John Morris: Yes, it’s different by vertical in reality. So you know that we are vertically specific even in consumer payments and even in business payments. On the business payment side, some of those partnerships of their ERP systems are very broad and very, very large. But even inside of that world, we try to hone in on the verticals inside of those ERP systems. But also on the Business Payments side as well, we really think there’s tremendous growth opportunities in the outer years for these large enterprise software ERP platforms such as like a Blackbaud that really manages the entire workflows. We think the monetization of payments has many long years associated with that. We assign our individual vertical leads to these areas.
We have almost — we kind of have somewhat of a pod related to these verticals, so we can be vertical experts as well as payment experts as well as the software expert around the channel we’re going through. They vary in size, as you indicated, some that deal with very large enterprises and then have medium. So we focus on medium to enterprise. There are some, especially in our consumer payment side that would have some smaller type clients. We are typically in the medium to enterprise level there. Some are more sophisticated than others, but we have individual team members assigned to drive that with marketing campaigns associated with that. We like a lot of our sales sequencing around that. We like the way some of the areas that we’re focusing on is we are prioritizing around many of those as we refresh some of our integrations around some of our product features and functionality as we open up more of those payment modalities that in itself drives capture drives — that pay anywhere in any way any time as the consumer wants to pay, even as the business wants to pay.
Our TotalPay solution does that. That is a significant opportunity. That one-stop shop, single payment is very valuable in itself. And our clients want to be able to move money all the different ways and have one single provider that can help them do that fully embedded in that. We’ll continue to drive that home as we build that out and prioritize that by individual systems, which we do evaluate by opportunity.
Operator: Next question, Mike Grondahl with Northland Securities.

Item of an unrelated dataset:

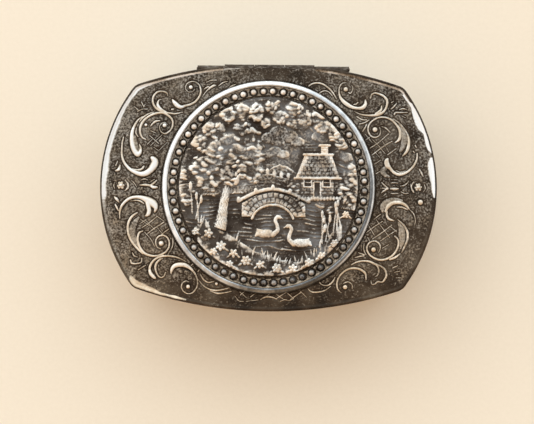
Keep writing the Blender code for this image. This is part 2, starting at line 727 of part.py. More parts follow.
def add_landscape(plaque, ground):
    """Bank, bridge, cottage, tree and swans raised on the picture field."""
    sunk = ground - PICTURE_RISE / 2
    bank = [(x * PICTURE_RADIUS, y * PICTURE_RADIUS) for x, y in BANK_SHARES]
    start = math.atan2(bank[-1][1], bank[-1][0])
    end = math.atan2(bank[0][1], bank[0][0])
    edge = PICTURE_RADIUS * BANK_EDGE_SHARE
    for step in range(BANK_STEPS + 1):
        angle = start + (end - start) * step / BANK_STEPS
        bank.append((edge * math.cos(angle), edge * math.sin(angle)))
    raised = ground + RELIEF_HEIGHT * BANK_HEIGHT_SHARE
    combine(plaque, "UNION", guide("bank", plate_mesh("bank", [bank], sunk, raised)))
    for name, (share, shares) in OUTLINE_SHARES.items():
        loop = [(x * PICTURE_RADIUS, y * PICTURE_RADIUS) for x, y in shares]
        mesh = plate_mesh(name, [loop], sunk, ground + RELIEF_HEIGHT * share)
        combine(plaque, "UNION", guide(name, mesh))
    for index, (x, y, size, rise) in enumerate(CLUMP_SHARES):
        radius = size * PICTURE_RADIUS
        centre = (x * PICTURE_RADIUS, y * PICTURE_RADIUS, ground)
        dome = (centre, (radius, radius, rise * RELIEF_HEIGHT))
        clump = dome_mesh("clump", [dome], CLUMP_STEPS, DOME_RINGS, sunk)
        combine(plaque, "UNION", guide(f"clump_{index}", clump))
    trunk = [tuple(share * PICTURE_RADIUS for share in point) for point in TRUNK_SHARES]
    combine(plaque, "UNION", guide("trunk", scroll_mesh("trunk", trunk, ground, sunk)))
    for index, (x, y, way) in enumerate(SWAN_SHARES):
        length, width, rise = SWAN_BODY_SHARES
        centre = (x * PICTURE_RADIUS, y * PICTURE_RADIUS, ground)
        radii = (length * PICTURE_RADIUS, width * PICTURE_RADIUS, rise * RELIEF_HEIGHT)
        body = dome_mesh("swan_body", [(centre, radii)], CLUMP_STEPS, DOME_RINGS, sunk)
        combine(plaque, "UNION", guide(f"swan_body_{index}", body))
        neck = [
            ((x + way * dx) * PICTURE_RADIUS, (y + dy) * PICTURE_RADIUS, radius * PICTURE_RADIUS)
            for dx, dy, radius in SWAN_NECK_SHARES
        ]
        raised_neck = scroll_mesh("swan_neck", neck, ground, sunk)
        combine(plaque, "UNION", guide(f"swan_neck_{index}", raised_neck))


def make_lid_lining(velvet, card):
    inset = LEDGE_INNER_INSET + SEAT_GAP
    card_top = PANEL_BOTTOM - SEAT_GAP
    card_bottom = card_top - CARD_THICKNESS
    backing = plate_mesh("lid_lining_card", [outline(inset)], card_bottom, card_top)
    add_object("lid_lining_card", backing, finish=card)
    make_pad("lid_lining_pad", inset, card_bottom - SEAT_GAP, -LID_PAD_HEIGHT, velvet)


def knuckle_span(index):
    """Where one knuckle starts and ends along X, counted from the left."""
    last = KNUCKLE_COUNT - 1
    start = HINGE_LEFT if index == 0 else -LEAF_HALF_LENGTH + (index - 1) * KNUCKLE_LENGTH
    end = HINGE_RIGHT if index == last else -LEAF_HALF_LENGTH + index * KNUCKLE_LENGTH
    return start + KNUCKLE_END_GAP / 2, end - KNUCKLE_END_GAP / 2


def bore_pin(leaf):
    name = leaf.name + "_bore"
    radius = PIN_RADIUS + HINGE_CLEARANCE
    bore = rod_mesh(name, radius, HINGE_LEFT - CUT_OVERRUN, HINGE_RIGHT + CUT_OVERRUN)
    combine(leaf, "DIFFERENCE", guide(name, bore))


def make_hinge_base_leaf(finish):
    """A block on the back wall with the two end knuckles and the middle one standing on it."""
    front = WALL_INSET - SEAT_GAP
    block_top = HINGE_Z - KNUCKLE_RADIUS - SEAT_GAP
    block_bottom = block_top - HINGE_BLOCK_DEPTH
    foot = bowed_plate_loop(front, HINGE_Y, HINGE_LEFT, HINGE_RIGHT)
    leaf = add_object(
        "hinge_base_leaf", plate_mesh("hinge_base_leaf", [foot], block_bottom, block_top), finish=finish
    )
    riser_front = front - HINGE_CLEARANCE
    riser_back = HINGE_Y - HINGE_CLEARANCE
    for index in range(0, KNUCKLE_COUNT, 2):
        start, end = knuckle_span(index)
        loop = bowed_plate_loop(riser_front, riser_back, start + KNUCKLE_END_GAP, end - KNUCKLE_END_GAP)
        riser = plate_mesh("riser", [loop], block_top - SEAT_GAP, BASE_HEIGHT)
        combine(leaf, "UNION", guide(f"base_riser_{index}", riser))
        outermost = index in (0, KNUCKLE_COUNT - 1)
        radius = END_KNUCKLE_RADIUS if outermost else KNUCKLE_RADIUS
        knuckle = rod_mesh("knuckle", radius, start, end)
        combine(leaf, "UNION", guide(f"base_knuckle_{index}", knuckle))
    bore_pin(leaf)
    shade_round(leaf)
    return leaf


def make_hinge_lid_leaf(finish):
    """A plate let in under the lid's ledge, with the second and fourth knuckles on it."""
    loop = bowed_plate_loop(LEAF_INSET, HINGE_NOTCH_Y, -LEAF_HALF_LENGTH, LEAF_HALF_LENGTH)
    plate = plate_mesh("hinge_lid_leaf", [loop], LID_BOTTOM, LEDGE_BOTTOM - SEAT_GAP)
    leaf = add_object("hinge_lid_leaf", plate, finish=finish)
    for index in range(1, KNUCKLE_COUNT, 2):
        start, end = knuckle_span(index)
        knuckle = rod_mesh("knuckle", KNUCKLE_RADIUS, start, end)
        combine(leaf, "UNION", guide(f"lid_knuckle_{index}", knuckle))
    room = KNUCKLE_RADIUS + HINGE_CLEARANCE
    half = KNUCKLE_LENGTH / 2 + KNUCKLE_END_GAP / 2
    clearing = block_mesh(
        "middle_knuckle_room", (-half, HINGE_Y - room, LID_BOTTOM - CUT_OVERRUN),
        (half, HINGE_Y + room, HINGE_Z + room),
    )
    combine(leaf, "DIFFERENCE", guide("middle_knuckle_room", clearing))
    bore_pin(leaf)
    shade_round(leaf)
    return leaf


def make_hinge_pin(finish):
    rod = rod_mesh("hinge_pin", PIN_RADIUS, HINGE_LEFT - PIN_PROJECTION, HINGE_RIGHT + PIN_PROJECTION)
    pin = add_object("hinge_pin", rod, finish=finish)
    rounded = pin.modifiers.new("rounded_ends", "BEVEL")
    rounded.width = PIN_PROJECTION
    rounded.segments = 2
    shade_round(pin)
    return pin


def hang_on_hinge(names):
    """Parents the lid's pieces to an empty on the hinge axis."""
    axis = bpy.data.objects.new("lid_hinge_axis", None)
    link(axis, PARTS)
    axis.location = (0.0, HINGE_Y, HINGE_Z)
    bpy.context.view_layer.update()
    for name in names:
        piece = bpy.data.objects[name]
        piece.parent = axis
        piece.matrix_parent_inverse = axis.matrix_world.inverted()


def build():
    clear_scene()
    bright = material("silver_plate_bright", (0.72, 0.68, 0.60), 1.0, 0.30)
    dark = material("silver_plate_patina", (0.16, 0.13, 0.10), 0.9, 0.45)
    steel = material("hinge_metal", (0.42, 0.38, 0.32), 1.0, 0.40)
    velvet = material("velvet", (0.16, 0.01, 0.02), 0.0, 0.90, sheen=0.6)
    card = material("backing_card", (0.45, 0.38, 0.28), 0.0, 0.90)
    make_base_wall(dark)
    make_base_bottom(dark)
    make_base_lining(velvet, card)
    make_hinge_base_leaf(steel)
    make_hinge_pin(steel)
    make_lid_band(bright)
    make_lid_panel(dark)
    make_medallion_bezel(bright)
    make_medallion_plaque(bright)
    make_lid_lining(velvet, card)
    make_hinge_lid_leaf(steel)
    hang_on_hinge(
        ["lid_band", "lid_panel", "medallion_bezel", "medallion_plaque", "lid_lining_card",
         "lid_lining_pad", "hinge_lid_leaf"]
    )


build()
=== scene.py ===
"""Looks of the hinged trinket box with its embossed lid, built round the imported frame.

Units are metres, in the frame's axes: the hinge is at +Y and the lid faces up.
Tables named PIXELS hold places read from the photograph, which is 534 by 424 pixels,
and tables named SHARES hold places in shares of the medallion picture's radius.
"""

import json
import math

import bpy
import numpy as np
from mathutils import Matrix, Vector


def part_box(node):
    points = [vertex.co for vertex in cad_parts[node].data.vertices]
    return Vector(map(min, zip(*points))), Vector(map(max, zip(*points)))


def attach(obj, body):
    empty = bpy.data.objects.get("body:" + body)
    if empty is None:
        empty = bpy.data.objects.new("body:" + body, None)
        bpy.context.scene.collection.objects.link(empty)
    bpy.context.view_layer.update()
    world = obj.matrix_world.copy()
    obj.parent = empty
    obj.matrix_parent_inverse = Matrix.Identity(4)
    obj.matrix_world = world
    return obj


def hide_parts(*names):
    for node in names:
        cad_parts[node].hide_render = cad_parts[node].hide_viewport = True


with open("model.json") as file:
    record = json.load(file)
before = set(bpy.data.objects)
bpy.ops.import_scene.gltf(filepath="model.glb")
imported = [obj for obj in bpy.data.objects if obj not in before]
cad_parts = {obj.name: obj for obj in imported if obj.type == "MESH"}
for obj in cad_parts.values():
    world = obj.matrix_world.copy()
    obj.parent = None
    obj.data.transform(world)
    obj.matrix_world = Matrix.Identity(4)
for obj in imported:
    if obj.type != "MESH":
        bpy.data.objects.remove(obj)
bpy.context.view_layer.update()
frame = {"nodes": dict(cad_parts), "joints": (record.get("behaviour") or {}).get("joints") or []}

# Photograph: its size, the lid's middle in it and the size of a pixel on the lid
PHOTO_SIZE = (534, 424)
LID_MIDDLE_PIXEL = (268.1, 186.9)
PIXEL = 0.0002254
PHOTO_TURN = math.radians(0.546)

# Lid outline: four bowed sides that meet at soft corners
BAND_LOW, BAND_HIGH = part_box("lid_band")
LID_LENGTH = BAND_HIGH.x - BAND_LOW.x
LID_DEPTH = -2 * BAND_LOW.y
END_BOW_RADIUS = 0.0380
SIDE_BOW_RADIUS = 0.0927
CORNER_RADIUS = 0.0032
LEAST_CORNER_RADIUS = 0.0012
END_STEPS = 200
CORNER_STEPS = 28
SIDE_STEPS = 248
QUARTER_STEPS = END_STEPS + CORNER_STEPS + SIDE_STEPS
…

Michael Grondahl: Two questions. First, was the contribution from tax season this year, was that outsized compared to the last couple of years? Just kind of curious if you can quantify that at all. And then secondly, I know we’re still a ways from the election. But do you have any sense or feel if the revenue related to that is looking a little better or a little worse? Just any color there would be helpful, too.
Tim Murphy: On tax refunds, we track those very closely with IRS data very similar to the prior year. So it was in line with our expectations. It wasn’t necessarily a greater contribution than prior periods of what we expected. So very similar trend there. And then with political, we’re still expecting — we compare to what we did in 2022. In 2020, a little over $6 million of gross profit and we think that business can grow about 20% this year, given it’s a presidential cycle. We’ll have a lot more visibility leading up into the election just a few months before as to how that 20% looks. But right now, we’re still anticipating 20% growth on the $6 million or so GP in 2022 cycle.
Michael Grondahl: And lastly, any updated thoughts on the macro, whether that’s consumer driven or rates? Are you seeing anything there to call out?
Tim Murphy: As we just mentioned, I mean, very similar to what we talked about during the last call, the auto is similar, like I just said, and we’re seeing similar trends across some of the other end markets. So what we try to do with our planning is taking into account the most recent run rate trends we see, both in our own business and in the macro and bake those into the rest of the year forecast. So nothing’s really materially different than what we saw before.
John Morris: Stable, healthy consumer with a stable healthy job market.
Operator: Next question, James Faucette with Morgan Stanley.
Unidentified Analyst: This is asking a question on behalf of James. So given the strong free cash flow, could you provide an update around capital allocation, maybe what you’re seeing in terms of M&A pipeline currently, how valuations are trending? And maybe what verticals might be most interesting to you?